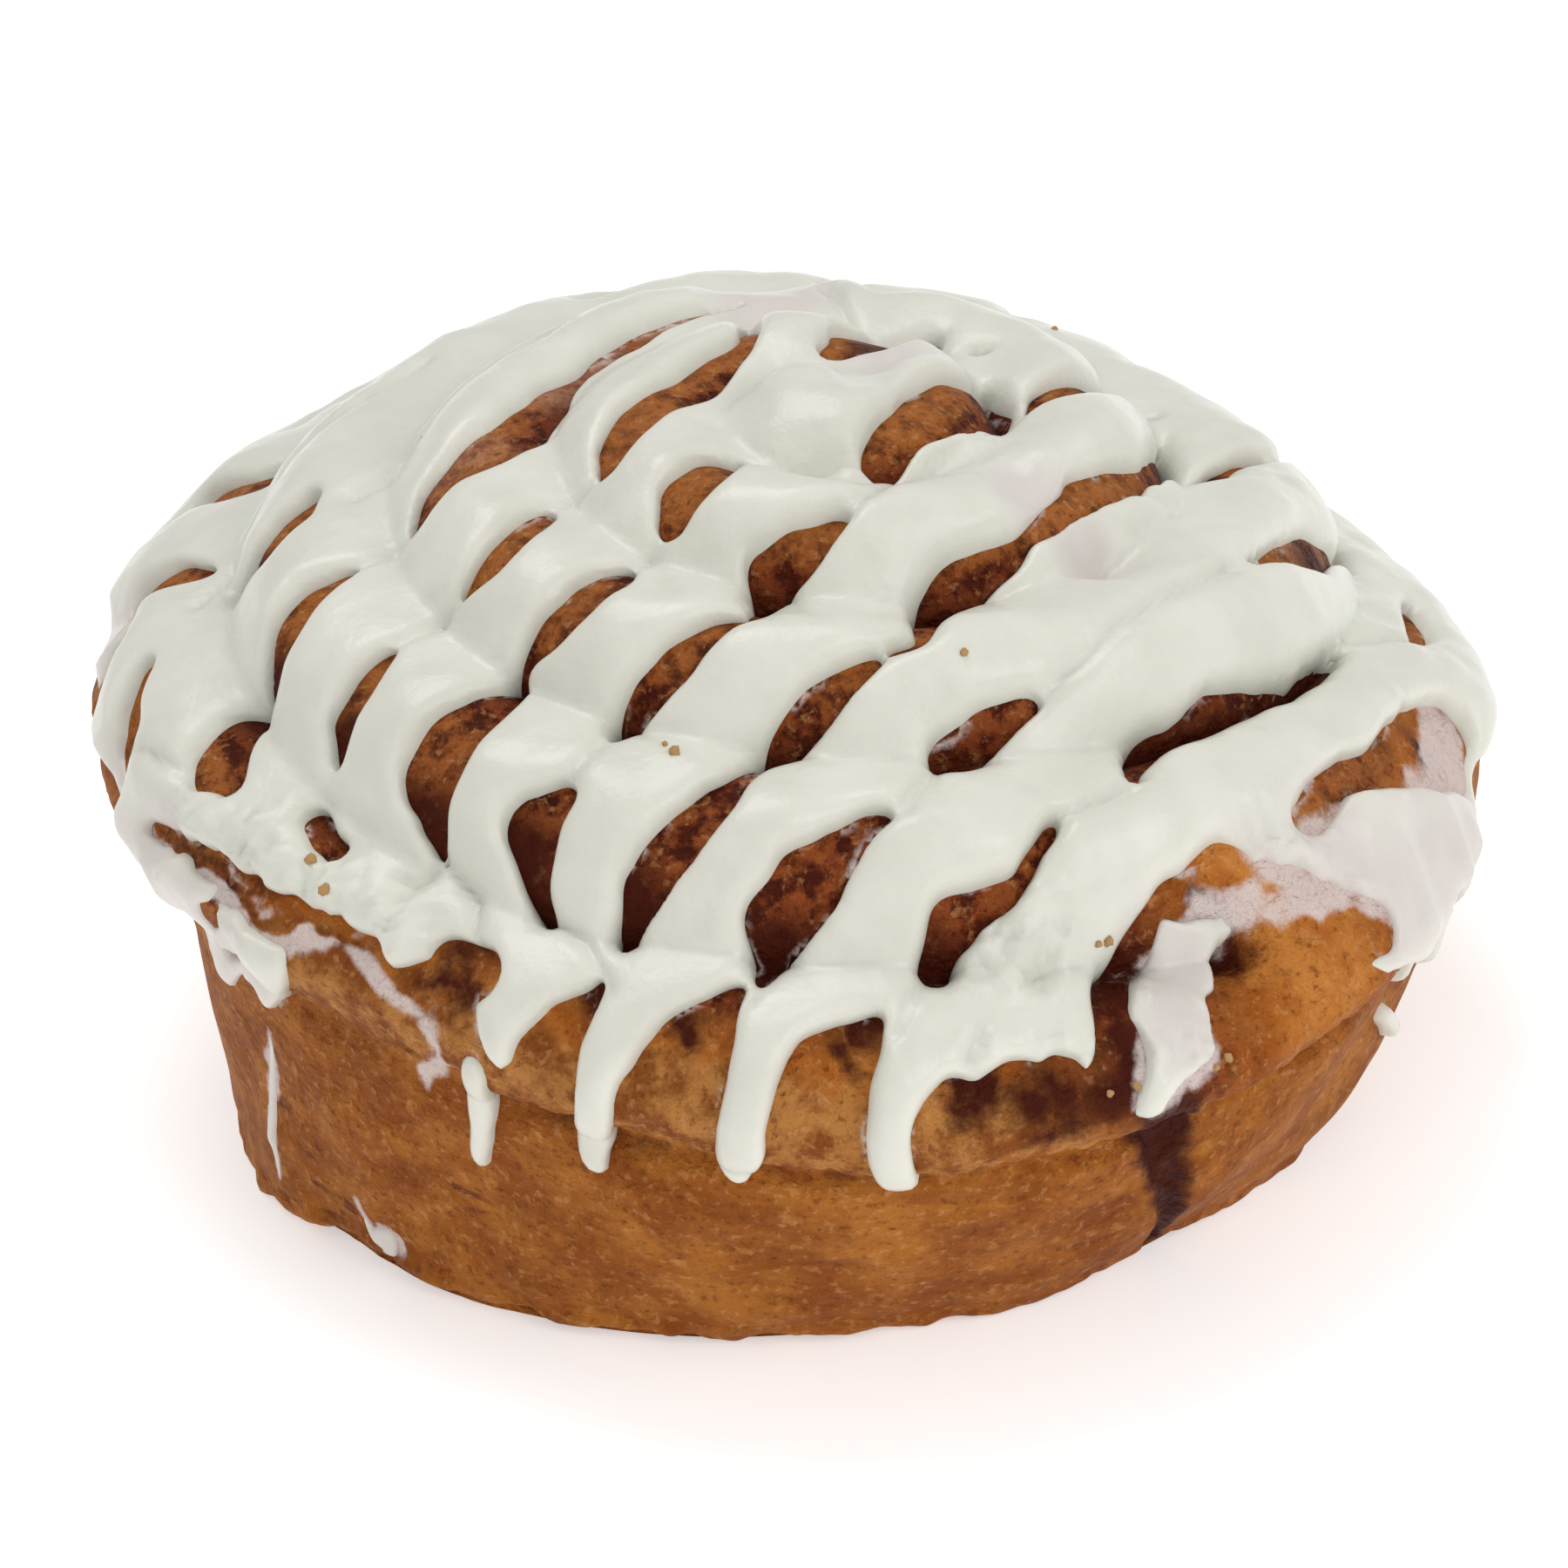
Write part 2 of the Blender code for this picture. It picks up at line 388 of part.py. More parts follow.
def make_sheet(name, grow, bottom, longer, colour):
    """The filling's wound sheet, or with grow and longer above 0 the slot it lies in."""
    top, along = sheet_columns()
    length = np.concatenate([[0], np.cumsum(np.hypot(*np.diff(top[:, :2], axis=0).T))])
    tail = np.clip(1 - (length[-1] - length) / TAIL_LENGTH, 0, 1)
    half = SHEET_HALF + (TAIL_HALF - SHEET_HALF) * tail + grow
    if longer:
        over = top[-1] + (*(along[-1] * longer), 0)
        top, along, half = np.vstack([top, over]), np.vstack([along, along[-1]]), np.append(half, half[-1])
    side = np.stack([-along[:, 1], along[:, 0]], 1)
    points = []
    levels = 4
    for i, (x, y, z) in enumerate(top):
        plan = np.array([x, y])
        if i == 0:
            plan = plan - along[0] * grow
        waist = min(z - 2 * MM, LIP_HEIGHT - 6 * MM)
        foot, knee, middle, full = (narrowing(np.arctan2(y, x), h) for h in (SHEET_BOTTOM, KNEE, waist, z))
        foot += (knee - foot) * (bottom - SHEET_BOTTOM) / (KNEE - SHEET_BOTTOM)
        for height, scale in zip((bottom, KNEE, waist, z + grow), (foot, knee, middle, full)):
            centre = plan * scale / full
            points.append((*(centre + side[i] * half[i]), height))
            points.append((*(centre - side[i] * half[i]), height))
    faces = [(0, 2, 4, 6, 7, 5, 3, 1)]
    row = 2 * levels
    for i in range(len(top) - 1):
        a, b = i * row, (i + 1) * row
        for k in range(levels - 1):
            faces.append((a + 2 * k, b + 2 * k, b + 2 * k + 2, a + 2 * k + 2))
            faces.append((a + 2 * k + 1, a + 2 * k + 3, b + 2 * k + 3, b + 2 * k + 1))
        faces.append((a + row - 2, b + row - 2, b + row - 1, a + row - 1))
        faces.append((a, a + 1, b + 1, b))
    a = (len(top) - 1) * row
    faces.append((a, a + 1, a + 3, a + 5, a + 7, a + 6, a + 4, a + 2))
    return new_object(name, points, faces, colour, 0.35)


def make_floor_cutter():
    """A slab whose top is the plane that the bun stands on."""
    half, deep = 80 * MM, 10 * MM
    corners = [(x * half, y * half, z * deep) for z in (-1, 0) for x, y in ((-1, -1), (1, -1), (1, 1), (-1, 1))]
    faces = [(3, 2, 1, 0), (4, 5, 6, 7), (0, 1, 5, 4), (1, 2, 6, 5), (2, 3, 7, 6), (3, 0, 4, 7)]
    return make_cutter(new_object("base_plane", corners, faces, (0.5, 0.5, 0.5, 1), 0.5))


for old in list(bpy.data.objects):
    bpy.data.objects.remove(old, do_unlink=True)
roll = make_roll()
filling = make_sheet("cinnamon_filling", 0.0, SHEET_BOTTOM, 0.0, (0.16, 0.05, 0.02, 1))
slot = make_cutter(make_sheet("filling_slot", CLEARANCE, -3 * MM, 6 * MM, (0.5, 0.5, 0.5, 1)))
cut(roll, slot)
cut(roll, make_floor_cutter())
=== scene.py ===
# %% [markdown]
# # An iced cinnamon roll
# The real thing is one long strip of dough, spread with cinnamon sugar, wound into a coil and baked in a cup.
# Thick white icing is then trailed across it in slanting rows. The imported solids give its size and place,
# and this lesson makes the fine surfaces: the crust, the sticky filling, the icing and its crumbs.

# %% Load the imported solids
import bpy
import numpy as np
from mathutils import Matrix, Vector, noise


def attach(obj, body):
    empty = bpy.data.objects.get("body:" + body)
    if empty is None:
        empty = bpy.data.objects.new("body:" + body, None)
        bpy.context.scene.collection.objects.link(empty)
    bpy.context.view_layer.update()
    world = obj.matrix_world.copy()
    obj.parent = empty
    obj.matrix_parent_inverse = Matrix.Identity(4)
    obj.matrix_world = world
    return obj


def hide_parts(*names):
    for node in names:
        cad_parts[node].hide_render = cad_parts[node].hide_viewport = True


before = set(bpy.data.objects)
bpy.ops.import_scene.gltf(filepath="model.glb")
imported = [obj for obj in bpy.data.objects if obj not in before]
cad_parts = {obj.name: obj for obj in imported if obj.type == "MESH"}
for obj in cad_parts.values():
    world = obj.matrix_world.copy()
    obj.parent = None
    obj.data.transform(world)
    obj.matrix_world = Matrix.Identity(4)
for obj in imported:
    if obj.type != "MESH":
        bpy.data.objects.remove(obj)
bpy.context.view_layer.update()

MM = 0.001

# %% [markdown]
# ## The bun's outline
# The roll rose in a baking cup, so it has a domed top, a soft lip and a wall that narrows to the base.
# A turned profile could make it, but the coil and the icing have to follow the surface as well. So the
# outline is kept as length down from the top against radius and height, which every later piece reads.

# %% Outline from the top to the base
LIP_RADIUS, LIP_HEIGHT, DOME_HEIGHT = 58.6 * MM, 31.3 * MM, 60.4 * MM
DOME_SIDE_POWER, DOME_TOP_POWER = 1.055, 1.5
NECK_INSET, NECK_DROP = 2.4 * MM, 4.0 * MM
BASE_RADIUS, BASE_ROUND, WALL_BULGE = 48.0 * MM, 2.5 * MM, 1.5


def outline(steps):
    lift = np.linspace(np.pi / 2, 0, 2 * steps)
    dome_r = LIP_RADIUS * np.cos(lift) ** DOME_SIDE_POWER
    dome_z = LIP_HEIGHT + (DOME_HEIGHT - LIP_HEIGHT) * np.sin(lift) ** DOME_TOP_POWER
    turn = np.linspace(0, np.pi / 2, steps // 4)[1:]
    lip_r = LIP_RADIUS - NECK_INSET * (1 - np.cos(turn))
    lip_z = LIP_HEIGHT - NECK_DROP * np.sin(turn)
    up = np.linspace(1, 0, steps)[1:]
    wall_r = BASE_RADIUS + (lip_r[-1] - BASE_RADIUS) * (1 - (1 - up) ** WALL_BULGE)
    wall_z = BASE_ROUND + (lip_z[-1] - BASE_ROUND) * up
    foot_r = BASE_RADIUS - BASE_ROUND * (1 - np.cos(turn))
    foot_z = BASE_ROUND * (1 - np.sin(turn))
    radii = np.hstack([dome_r, lip_r, wall_r, foot_r])
    heights = np.hstack([dome_z, lip_z, wall_z, foot_z])
    line = np.stack([radii, heights], 1)
    run = np.concatenate([[0], np.cumsum(np.hypot(*np.diff(line, axis=0).T))])
    return run, line, run[len(dome_r) - 1]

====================

§ Work required
Repeat exactly, and only, the lines from the one containing "0.05, 0.02, 1))" through the one containing "# and this lesson", both included.

§ Final result
filling = make_sheet("cinnamon_filling", 0.0, SHEET_BOTTOM, 0.0, (0.16, 0.05, 0.02, 1))
slot = make_cutter(make_sheet("filling_slot", CLEARANCE, -3 * MM, 6 * MM, (0.5, 0.5, 0.5, 1)))
cut(roll, slot)
cut(roll, make_floor_cutter())
=== scene.py ===
# %% [markdown]
# # An iced cinnamon roll
# The real thing is one long strip of dough, spread with cinnamon sugar, wound into a coil and baked in a cup.
# Thick white icing is then trailed across it in slanting rows. The imported solids give its size and place,
# and this lesson makes the fine surfaces: the crust, the sticky filling, the icing and its crumbs.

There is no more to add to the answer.